▶ _Exercise description_: Begin at the line containing "obj.matrix_world = Matrix.Identity(4)" and stop at the line containing "return np.linspace(start, end, steps, endpoint=False)"; copy those lines exactly, ends included, and nothing else.

▶ _Records supplied_:
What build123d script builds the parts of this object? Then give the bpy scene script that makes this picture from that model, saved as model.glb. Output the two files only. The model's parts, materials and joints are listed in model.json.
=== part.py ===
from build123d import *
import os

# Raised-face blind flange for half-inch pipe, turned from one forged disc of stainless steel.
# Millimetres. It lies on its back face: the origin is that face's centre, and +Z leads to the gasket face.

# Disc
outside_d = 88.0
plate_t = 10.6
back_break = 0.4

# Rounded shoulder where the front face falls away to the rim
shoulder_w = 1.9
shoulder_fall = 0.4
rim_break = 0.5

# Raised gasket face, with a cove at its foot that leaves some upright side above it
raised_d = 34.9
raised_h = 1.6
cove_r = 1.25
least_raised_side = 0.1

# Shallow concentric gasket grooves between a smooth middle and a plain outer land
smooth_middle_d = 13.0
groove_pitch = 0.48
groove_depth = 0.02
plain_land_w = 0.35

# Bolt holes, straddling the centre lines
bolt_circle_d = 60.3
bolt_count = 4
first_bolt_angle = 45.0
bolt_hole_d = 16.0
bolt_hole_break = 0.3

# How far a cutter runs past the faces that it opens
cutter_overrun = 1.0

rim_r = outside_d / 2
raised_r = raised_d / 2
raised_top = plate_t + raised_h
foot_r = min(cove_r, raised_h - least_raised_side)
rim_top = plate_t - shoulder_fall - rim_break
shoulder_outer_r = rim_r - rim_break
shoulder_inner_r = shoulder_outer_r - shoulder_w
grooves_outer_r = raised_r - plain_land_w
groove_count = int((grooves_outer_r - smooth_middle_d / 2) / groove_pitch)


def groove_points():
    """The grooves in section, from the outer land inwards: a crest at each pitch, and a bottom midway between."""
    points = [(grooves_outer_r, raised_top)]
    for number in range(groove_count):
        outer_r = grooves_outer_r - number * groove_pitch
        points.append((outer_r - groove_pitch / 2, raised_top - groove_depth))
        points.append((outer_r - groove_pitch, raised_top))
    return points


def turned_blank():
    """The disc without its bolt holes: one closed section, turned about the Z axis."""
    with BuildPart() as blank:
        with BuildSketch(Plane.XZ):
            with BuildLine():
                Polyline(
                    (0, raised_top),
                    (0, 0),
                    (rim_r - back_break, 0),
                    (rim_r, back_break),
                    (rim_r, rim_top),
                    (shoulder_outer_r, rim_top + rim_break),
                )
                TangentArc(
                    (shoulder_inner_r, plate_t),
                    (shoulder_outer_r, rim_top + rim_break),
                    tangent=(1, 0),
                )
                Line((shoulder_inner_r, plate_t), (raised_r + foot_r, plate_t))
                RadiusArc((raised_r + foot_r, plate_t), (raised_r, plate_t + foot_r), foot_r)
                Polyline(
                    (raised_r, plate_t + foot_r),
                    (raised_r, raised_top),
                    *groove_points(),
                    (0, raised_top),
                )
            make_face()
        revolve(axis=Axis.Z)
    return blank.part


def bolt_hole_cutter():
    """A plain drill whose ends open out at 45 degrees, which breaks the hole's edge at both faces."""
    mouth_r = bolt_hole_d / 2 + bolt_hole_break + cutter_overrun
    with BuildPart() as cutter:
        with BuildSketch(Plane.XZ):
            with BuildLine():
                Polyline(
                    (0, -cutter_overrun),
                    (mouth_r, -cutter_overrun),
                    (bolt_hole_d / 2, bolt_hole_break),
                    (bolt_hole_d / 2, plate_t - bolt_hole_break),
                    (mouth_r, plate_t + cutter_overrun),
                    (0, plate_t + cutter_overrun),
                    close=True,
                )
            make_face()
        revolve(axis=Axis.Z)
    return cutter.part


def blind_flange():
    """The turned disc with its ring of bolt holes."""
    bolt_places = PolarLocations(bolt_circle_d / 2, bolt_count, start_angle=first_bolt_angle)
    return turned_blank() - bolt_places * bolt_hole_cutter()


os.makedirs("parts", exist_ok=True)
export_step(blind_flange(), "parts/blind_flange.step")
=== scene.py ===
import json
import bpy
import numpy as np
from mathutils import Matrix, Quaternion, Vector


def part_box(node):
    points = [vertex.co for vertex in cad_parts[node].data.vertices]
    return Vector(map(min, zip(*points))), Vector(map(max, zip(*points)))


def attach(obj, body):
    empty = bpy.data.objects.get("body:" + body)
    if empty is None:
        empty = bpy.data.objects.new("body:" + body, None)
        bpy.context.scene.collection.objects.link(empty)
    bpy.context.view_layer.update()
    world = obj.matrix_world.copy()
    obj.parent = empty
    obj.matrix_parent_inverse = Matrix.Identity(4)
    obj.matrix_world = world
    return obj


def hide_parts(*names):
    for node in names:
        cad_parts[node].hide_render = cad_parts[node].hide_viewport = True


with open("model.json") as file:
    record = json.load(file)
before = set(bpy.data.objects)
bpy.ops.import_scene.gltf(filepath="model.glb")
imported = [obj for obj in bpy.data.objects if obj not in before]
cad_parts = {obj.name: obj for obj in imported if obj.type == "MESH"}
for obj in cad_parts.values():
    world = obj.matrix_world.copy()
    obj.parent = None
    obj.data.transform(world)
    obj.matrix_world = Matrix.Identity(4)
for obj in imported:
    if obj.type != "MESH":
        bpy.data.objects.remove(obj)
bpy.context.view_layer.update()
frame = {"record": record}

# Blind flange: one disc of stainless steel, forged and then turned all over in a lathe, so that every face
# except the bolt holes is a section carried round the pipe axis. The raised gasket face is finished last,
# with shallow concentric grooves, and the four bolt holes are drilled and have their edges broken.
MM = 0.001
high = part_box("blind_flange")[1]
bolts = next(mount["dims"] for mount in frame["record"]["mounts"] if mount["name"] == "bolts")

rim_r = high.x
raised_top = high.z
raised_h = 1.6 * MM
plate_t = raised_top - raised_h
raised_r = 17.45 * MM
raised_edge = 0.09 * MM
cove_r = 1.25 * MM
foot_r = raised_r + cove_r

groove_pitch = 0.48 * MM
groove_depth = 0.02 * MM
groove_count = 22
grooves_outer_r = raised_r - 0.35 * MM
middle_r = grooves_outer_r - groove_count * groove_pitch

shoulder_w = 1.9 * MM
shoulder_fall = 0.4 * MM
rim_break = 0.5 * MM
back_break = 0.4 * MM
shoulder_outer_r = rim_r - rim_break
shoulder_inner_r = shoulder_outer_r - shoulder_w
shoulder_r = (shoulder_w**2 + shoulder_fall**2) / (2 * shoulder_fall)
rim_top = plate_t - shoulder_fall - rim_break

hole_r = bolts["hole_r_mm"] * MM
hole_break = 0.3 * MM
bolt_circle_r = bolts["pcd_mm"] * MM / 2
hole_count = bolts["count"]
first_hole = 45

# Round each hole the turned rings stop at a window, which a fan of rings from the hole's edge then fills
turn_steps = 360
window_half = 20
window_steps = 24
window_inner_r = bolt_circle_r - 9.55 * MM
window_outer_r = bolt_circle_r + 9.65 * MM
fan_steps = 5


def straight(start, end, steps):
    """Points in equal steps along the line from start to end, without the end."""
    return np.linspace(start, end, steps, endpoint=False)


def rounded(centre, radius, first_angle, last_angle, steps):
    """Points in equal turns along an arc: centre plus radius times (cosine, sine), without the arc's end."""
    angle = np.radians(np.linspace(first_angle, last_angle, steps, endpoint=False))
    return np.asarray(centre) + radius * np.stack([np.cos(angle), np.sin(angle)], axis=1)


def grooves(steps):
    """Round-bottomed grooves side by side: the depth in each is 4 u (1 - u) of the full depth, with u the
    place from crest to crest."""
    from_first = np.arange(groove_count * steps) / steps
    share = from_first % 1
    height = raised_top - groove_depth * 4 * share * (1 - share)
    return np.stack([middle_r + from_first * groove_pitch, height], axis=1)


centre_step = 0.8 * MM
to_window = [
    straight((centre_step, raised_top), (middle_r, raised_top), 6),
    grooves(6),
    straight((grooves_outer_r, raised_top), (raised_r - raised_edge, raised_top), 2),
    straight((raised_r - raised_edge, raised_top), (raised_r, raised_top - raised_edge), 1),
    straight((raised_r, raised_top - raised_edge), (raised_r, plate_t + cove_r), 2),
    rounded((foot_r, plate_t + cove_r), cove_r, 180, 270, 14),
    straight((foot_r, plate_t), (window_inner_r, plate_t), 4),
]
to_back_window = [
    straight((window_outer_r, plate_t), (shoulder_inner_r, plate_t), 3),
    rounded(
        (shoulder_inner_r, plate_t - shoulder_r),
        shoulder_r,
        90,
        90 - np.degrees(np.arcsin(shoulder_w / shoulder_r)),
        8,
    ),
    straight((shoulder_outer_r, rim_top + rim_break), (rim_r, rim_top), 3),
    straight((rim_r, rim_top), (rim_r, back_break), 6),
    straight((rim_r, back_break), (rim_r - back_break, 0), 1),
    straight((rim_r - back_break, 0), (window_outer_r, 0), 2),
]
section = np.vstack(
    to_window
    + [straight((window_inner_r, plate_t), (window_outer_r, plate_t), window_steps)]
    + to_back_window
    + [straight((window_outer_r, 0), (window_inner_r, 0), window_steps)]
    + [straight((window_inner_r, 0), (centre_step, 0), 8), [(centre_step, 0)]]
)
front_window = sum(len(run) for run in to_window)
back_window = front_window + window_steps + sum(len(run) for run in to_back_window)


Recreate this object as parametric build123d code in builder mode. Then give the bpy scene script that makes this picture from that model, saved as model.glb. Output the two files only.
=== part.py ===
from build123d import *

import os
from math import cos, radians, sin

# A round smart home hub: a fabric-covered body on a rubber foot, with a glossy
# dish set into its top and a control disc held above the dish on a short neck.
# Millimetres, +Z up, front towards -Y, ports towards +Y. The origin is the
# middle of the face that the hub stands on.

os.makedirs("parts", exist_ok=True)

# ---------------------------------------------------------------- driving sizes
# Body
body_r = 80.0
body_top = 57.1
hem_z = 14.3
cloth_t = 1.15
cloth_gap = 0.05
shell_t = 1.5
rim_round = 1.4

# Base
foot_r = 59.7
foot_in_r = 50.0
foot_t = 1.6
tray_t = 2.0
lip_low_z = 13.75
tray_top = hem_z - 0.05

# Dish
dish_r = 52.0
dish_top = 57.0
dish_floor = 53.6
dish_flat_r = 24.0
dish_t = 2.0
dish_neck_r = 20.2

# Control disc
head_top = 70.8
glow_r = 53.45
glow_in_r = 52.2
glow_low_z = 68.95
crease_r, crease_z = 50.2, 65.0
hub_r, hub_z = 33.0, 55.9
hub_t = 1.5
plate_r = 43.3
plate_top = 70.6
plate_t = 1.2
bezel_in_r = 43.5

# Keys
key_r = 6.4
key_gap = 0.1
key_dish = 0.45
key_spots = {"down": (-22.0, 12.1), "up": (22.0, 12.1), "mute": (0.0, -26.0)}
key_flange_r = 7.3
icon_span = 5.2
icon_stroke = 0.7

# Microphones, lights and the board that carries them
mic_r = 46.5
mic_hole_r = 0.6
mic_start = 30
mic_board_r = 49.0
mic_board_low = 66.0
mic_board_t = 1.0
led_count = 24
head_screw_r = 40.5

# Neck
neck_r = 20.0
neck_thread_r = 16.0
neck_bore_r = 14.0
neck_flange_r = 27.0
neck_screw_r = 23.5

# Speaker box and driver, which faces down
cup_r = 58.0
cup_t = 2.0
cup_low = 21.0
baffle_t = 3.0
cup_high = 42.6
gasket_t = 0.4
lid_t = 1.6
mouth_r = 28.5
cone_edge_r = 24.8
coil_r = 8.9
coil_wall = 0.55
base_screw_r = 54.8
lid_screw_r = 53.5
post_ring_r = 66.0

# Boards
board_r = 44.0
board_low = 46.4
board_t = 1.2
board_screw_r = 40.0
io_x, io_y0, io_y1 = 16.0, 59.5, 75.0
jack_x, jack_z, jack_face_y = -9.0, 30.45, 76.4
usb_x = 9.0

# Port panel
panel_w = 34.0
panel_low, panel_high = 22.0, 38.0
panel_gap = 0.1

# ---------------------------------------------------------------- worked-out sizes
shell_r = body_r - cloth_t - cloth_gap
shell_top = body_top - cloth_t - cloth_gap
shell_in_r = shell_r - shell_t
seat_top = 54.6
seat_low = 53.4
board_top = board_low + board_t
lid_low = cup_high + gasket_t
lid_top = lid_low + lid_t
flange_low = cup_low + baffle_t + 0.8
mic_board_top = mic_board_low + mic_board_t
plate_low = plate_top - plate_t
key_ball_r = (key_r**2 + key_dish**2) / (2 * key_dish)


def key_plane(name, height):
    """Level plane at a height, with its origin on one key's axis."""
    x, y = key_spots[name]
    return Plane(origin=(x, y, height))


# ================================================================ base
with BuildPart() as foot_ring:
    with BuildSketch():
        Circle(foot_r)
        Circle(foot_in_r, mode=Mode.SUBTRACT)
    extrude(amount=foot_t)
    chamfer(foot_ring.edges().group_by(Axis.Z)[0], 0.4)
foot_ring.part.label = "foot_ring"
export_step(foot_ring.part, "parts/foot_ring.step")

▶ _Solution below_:
    obj.matrix_world = Matrix.Identity(4)
for obj in imported:
    if obj.type != "MESH":
        bpy.data.objects.remove(obj)
bpy.context.view_layer.update()
frame = {"record": record}

# Blind flange: one disc of stainless steel, forged and then turned all over in a lathe, so that every face
# except the bolt holes is a section carried round the pipe axis. The raised gasket face is finished last,
# with shallow concentric grooves, and the four bolt holes are drilled and have their edges broken.
MM = 0.001
high = part_box("blind_flange")[1]
bolts = next(mount["dims"] for mount in frame["record"]["mounts"] if mount["name"] == "bolts")

rim_r = high.x
raised_top = high.z
raised_h = 1.6 * MM
plate_t = raised_top - raised_h
raised_r = 17.45 * MM
raised_edge = 0.09 * MM
cove_r = 1.25 * MM
foot_r = raised_r + cove_r

groove_pitch = 0.48 * MM
groove_depth = 0.02 * MM
groove_count = 22
grooves_outer_r = raised_r - 0.35 * MM
middle_r = grooves_outer_r - groove_count * groove_pitch

shoulder_w = 1.9 * MM
shoulder_fall = 0.4 * MM
rim_break = 0.5 * MM
back_break = 0.4 * MM
shoulder_outer_r = rim_r - rim_break
shoulder_inner_r = shoulder_outer_r - shoulder_w
shoulder_r = (shoulder_w**2 + shoulder_fall**2) / (2 * shoulder_fall)
rim_top = plate_t - shoulder_fall - rim_break

hole_r = bolts["hole_r_mm"] * MM
hole_break = 0.3 * MM
bolt_circle_r = bolts["pcd_mm"] * MM / 2
hole_count = bolts["count"]
first_hole = 45

# Round each hole the turned rings stop at a window, which a fan of rings from the hole's edge then fills
turn_steps = 360
window_half = 20
window_steps = 24
window_inner_r = bolt_circle_r - 9.55 * MM
window_outer_r = bolt_circle_r + 9.65 * MM
fan_steps = 5


def straight(start, end, steps):
    """Points in equal steps along the line from start to end, without the end."""
    return np.linspace(start, end, steps, endpoint=False)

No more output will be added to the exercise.